• **THE PROBLEM**: Your task is to return, exactly, the run of lines starting at the line holding "Reconstruct the object" and ending at the line holding "const THREAD_START = THREE.MathUtils.degToRad(3);", both ends included and no other lines.

• **GIVEN ENTRIES**:
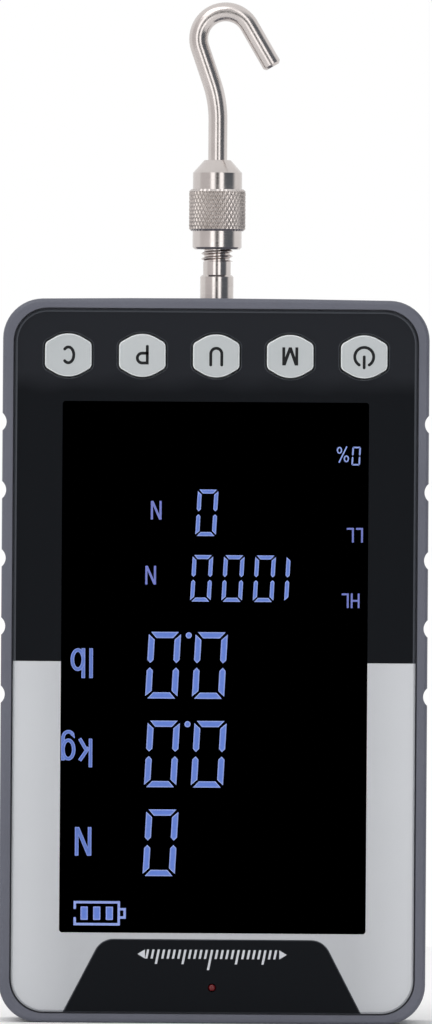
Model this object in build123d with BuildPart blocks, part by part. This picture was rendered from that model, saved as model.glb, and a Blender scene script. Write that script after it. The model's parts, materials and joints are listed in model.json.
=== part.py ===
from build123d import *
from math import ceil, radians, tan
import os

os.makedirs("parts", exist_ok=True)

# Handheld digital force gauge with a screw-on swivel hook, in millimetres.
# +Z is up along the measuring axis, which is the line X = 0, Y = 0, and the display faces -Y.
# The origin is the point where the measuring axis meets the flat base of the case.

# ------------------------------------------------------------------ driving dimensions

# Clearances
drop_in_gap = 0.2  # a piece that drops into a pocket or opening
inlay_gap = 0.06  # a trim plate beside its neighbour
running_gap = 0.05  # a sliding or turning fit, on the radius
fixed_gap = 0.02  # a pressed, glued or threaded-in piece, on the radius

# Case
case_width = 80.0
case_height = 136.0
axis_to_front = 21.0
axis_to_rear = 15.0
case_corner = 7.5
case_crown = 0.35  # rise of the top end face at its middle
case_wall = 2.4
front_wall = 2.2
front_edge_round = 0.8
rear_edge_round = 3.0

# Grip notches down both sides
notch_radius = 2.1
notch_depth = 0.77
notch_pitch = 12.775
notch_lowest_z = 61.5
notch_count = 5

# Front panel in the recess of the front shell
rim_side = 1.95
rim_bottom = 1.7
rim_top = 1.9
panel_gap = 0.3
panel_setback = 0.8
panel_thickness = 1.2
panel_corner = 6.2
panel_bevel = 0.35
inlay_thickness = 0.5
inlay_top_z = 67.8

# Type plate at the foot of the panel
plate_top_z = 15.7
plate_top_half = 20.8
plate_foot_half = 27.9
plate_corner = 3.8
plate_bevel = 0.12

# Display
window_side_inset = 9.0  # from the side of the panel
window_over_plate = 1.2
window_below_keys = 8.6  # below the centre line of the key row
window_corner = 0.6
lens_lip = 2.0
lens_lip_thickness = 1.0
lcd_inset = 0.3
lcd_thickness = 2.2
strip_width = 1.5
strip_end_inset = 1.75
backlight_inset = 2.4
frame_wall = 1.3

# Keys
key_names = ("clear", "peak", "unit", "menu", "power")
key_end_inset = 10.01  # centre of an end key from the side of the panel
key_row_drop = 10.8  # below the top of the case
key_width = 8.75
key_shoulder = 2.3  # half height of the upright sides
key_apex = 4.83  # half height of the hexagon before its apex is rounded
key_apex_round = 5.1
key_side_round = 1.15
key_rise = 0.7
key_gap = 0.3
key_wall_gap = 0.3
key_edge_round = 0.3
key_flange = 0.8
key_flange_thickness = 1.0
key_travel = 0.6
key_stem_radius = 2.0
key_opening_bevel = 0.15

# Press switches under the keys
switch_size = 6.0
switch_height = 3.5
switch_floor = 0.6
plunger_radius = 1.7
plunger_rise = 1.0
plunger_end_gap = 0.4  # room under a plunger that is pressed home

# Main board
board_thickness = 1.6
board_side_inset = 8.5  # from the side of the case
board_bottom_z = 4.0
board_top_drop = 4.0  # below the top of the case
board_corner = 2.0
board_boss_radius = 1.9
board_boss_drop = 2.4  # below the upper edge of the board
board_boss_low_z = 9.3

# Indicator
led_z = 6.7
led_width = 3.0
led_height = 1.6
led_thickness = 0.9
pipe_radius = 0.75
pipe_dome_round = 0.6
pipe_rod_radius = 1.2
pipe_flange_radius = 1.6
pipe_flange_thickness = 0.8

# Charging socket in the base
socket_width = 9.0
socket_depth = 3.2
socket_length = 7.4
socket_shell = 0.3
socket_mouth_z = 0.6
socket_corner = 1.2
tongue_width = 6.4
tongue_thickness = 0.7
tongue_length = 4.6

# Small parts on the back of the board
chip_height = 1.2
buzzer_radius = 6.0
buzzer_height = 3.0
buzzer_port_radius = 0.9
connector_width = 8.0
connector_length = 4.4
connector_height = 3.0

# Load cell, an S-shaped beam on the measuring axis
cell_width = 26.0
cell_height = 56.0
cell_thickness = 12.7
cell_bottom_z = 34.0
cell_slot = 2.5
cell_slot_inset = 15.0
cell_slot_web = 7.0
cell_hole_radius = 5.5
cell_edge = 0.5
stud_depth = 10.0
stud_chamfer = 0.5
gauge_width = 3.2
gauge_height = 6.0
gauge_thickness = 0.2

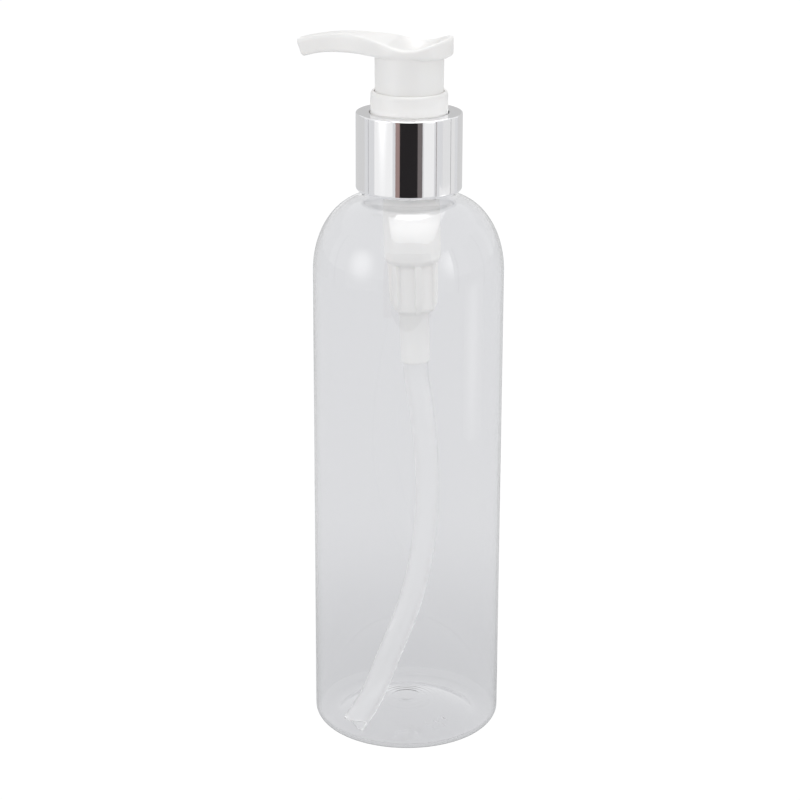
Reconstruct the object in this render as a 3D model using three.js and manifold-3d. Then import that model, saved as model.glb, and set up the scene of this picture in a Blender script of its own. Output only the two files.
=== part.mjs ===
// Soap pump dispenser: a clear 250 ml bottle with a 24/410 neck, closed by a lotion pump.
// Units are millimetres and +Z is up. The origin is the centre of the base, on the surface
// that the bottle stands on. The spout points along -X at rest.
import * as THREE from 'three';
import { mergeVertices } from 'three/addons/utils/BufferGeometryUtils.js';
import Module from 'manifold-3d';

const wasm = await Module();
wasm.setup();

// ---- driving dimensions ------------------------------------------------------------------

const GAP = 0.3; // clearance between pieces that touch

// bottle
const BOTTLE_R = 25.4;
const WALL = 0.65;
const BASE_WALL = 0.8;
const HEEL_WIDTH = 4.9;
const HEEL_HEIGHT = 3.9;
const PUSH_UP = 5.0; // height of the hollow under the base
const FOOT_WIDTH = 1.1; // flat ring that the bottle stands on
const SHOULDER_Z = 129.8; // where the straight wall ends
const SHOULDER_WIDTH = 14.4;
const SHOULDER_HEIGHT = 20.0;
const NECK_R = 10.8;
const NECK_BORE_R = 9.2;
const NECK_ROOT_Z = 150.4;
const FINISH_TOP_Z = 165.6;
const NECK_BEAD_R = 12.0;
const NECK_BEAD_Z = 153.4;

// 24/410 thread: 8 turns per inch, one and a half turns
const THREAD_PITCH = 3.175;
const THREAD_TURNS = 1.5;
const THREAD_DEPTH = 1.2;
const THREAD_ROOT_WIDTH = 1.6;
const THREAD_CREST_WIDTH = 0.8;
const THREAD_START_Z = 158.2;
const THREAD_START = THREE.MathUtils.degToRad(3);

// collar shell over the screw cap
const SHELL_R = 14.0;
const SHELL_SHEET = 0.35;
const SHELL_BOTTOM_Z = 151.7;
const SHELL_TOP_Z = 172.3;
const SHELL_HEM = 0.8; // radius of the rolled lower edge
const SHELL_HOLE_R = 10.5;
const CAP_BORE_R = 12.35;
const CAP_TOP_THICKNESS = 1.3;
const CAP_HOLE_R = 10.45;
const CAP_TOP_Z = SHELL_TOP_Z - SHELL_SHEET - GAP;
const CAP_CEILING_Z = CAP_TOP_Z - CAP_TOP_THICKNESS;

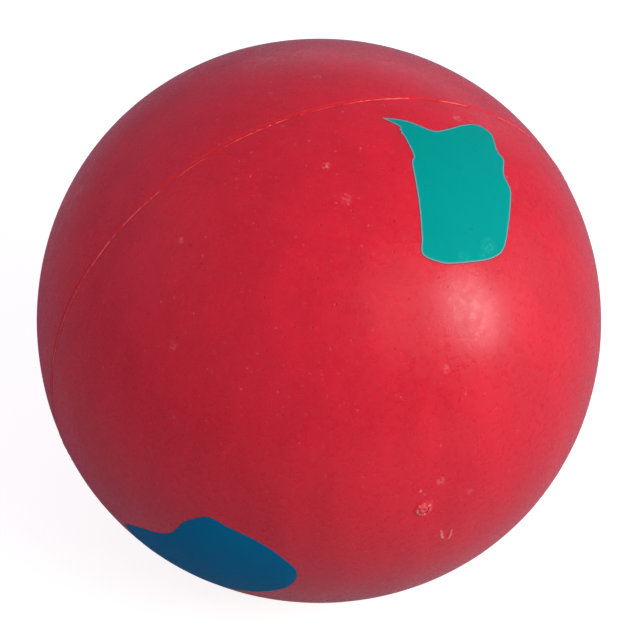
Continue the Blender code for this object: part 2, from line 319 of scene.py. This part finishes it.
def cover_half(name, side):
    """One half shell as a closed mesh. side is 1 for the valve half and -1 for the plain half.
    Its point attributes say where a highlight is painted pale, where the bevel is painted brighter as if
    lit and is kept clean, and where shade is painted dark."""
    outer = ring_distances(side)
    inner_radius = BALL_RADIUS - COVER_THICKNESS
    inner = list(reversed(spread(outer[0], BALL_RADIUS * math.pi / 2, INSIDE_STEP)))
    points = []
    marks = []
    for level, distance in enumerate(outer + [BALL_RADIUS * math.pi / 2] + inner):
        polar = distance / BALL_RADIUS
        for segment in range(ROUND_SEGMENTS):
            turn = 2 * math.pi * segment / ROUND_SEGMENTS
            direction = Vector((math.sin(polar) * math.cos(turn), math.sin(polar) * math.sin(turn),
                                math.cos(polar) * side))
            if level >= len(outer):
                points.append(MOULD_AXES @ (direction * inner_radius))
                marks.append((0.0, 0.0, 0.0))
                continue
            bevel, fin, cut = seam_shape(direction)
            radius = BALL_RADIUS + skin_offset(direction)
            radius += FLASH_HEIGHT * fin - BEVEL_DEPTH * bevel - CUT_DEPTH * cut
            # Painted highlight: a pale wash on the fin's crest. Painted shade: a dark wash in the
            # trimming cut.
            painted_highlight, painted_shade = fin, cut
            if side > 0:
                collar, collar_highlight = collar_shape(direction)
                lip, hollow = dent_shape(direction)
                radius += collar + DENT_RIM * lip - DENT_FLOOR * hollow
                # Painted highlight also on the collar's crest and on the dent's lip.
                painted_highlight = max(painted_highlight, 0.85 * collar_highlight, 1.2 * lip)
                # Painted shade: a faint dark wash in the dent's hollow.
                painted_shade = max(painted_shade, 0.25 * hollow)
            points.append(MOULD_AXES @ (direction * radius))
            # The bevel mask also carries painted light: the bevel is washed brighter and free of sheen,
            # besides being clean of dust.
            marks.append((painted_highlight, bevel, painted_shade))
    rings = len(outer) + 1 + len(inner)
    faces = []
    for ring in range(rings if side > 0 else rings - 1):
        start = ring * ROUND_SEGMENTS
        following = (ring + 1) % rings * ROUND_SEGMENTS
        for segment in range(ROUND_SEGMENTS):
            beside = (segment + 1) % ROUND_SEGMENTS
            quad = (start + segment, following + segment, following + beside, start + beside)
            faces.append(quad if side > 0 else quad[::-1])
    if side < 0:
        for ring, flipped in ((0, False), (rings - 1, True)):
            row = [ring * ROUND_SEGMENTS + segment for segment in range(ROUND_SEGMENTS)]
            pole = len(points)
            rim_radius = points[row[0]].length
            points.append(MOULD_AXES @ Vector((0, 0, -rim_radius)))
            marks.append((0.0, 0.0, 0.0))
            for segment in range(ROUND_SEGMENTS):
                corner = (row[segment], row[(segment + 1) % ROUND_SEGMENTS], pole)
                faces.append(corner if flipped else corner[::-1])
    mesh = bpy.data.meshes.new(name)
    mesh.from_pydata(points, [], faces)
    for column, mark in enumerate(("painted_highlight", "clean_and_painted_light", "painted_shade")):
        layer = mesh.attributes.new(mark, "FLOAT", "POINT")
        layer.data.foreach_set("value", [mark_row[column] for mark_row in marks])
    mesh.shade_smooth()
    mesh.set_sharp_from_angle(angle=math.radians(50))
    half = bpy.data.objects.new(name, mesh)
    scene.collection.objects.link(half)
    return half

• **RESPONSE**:
Reconstruct the object in this render as a 3D model using three.js and manifold-3d. Then import that model, saved as model.glb, and set up the scene of this picture in a Blender script of its own. Output only the two files.
=== part.mjs ===
// Soap pump dispenser: a clear 250 ml bottle with a 24/410 neck, closed by a lotion pump.
// Units are millimetres and +Z is up. The origin is the centre of the base, on the surface
// that the bottle stands on. The spout points along -X at rest.
import * as THREE from 'three';
import { mergeVertices } from 'three/addons/utils/BufferGeometryUtils.js';
import Module from 'manifold-3d';

const wasm = await Module();
wasm.setup();

// ---- driving dimensions ------------------------------------------------------------------

const GAP = 0.3; // clearance between pieces that touch

// bottle
const BOTTLE_R = 25.4;
const WALL = 0.65;
const BASE_WALL = 0.8;
const HEEL_WIDTH = 4.9;
const HEEL_HEIGHT = 3.9;
const PUSH_UP = 5.0; // height of the hollow under the base
const FOOT_WIDTH = 1.1; // flat ring that the bottle stands on
const SHOULDER_Z = 129.8; // where the straight wall ends
const SHOULDER_WIDTH = 14.4;
const SHOULDER_HEIGHT = 20.0;
const NECK_R = 10.8;
const NECK_BORE_R = 9.2;
const NECK_ROOT_Z = 150.4;
const FINISH_TOP_Z = 165.6;
const NECK_BEAD_R = 12.0;
const NECK_BEAD_Z = 153.4;

// 24/410 thread: 8 turns per inch, one and a half turns
const THREAD_PITCH = 3.175;
const THREAD_TURNS = 1.5;
const THREAD_DEPTH = 1.2;
const THREAD_ROOT_WIDTH = 1.6;
const THREAD_CREST_WIDTH = 0.8;
const THREAD_START_Z = 158.2;
const THREAD_START = THREE.MathUtils.degToRad(3);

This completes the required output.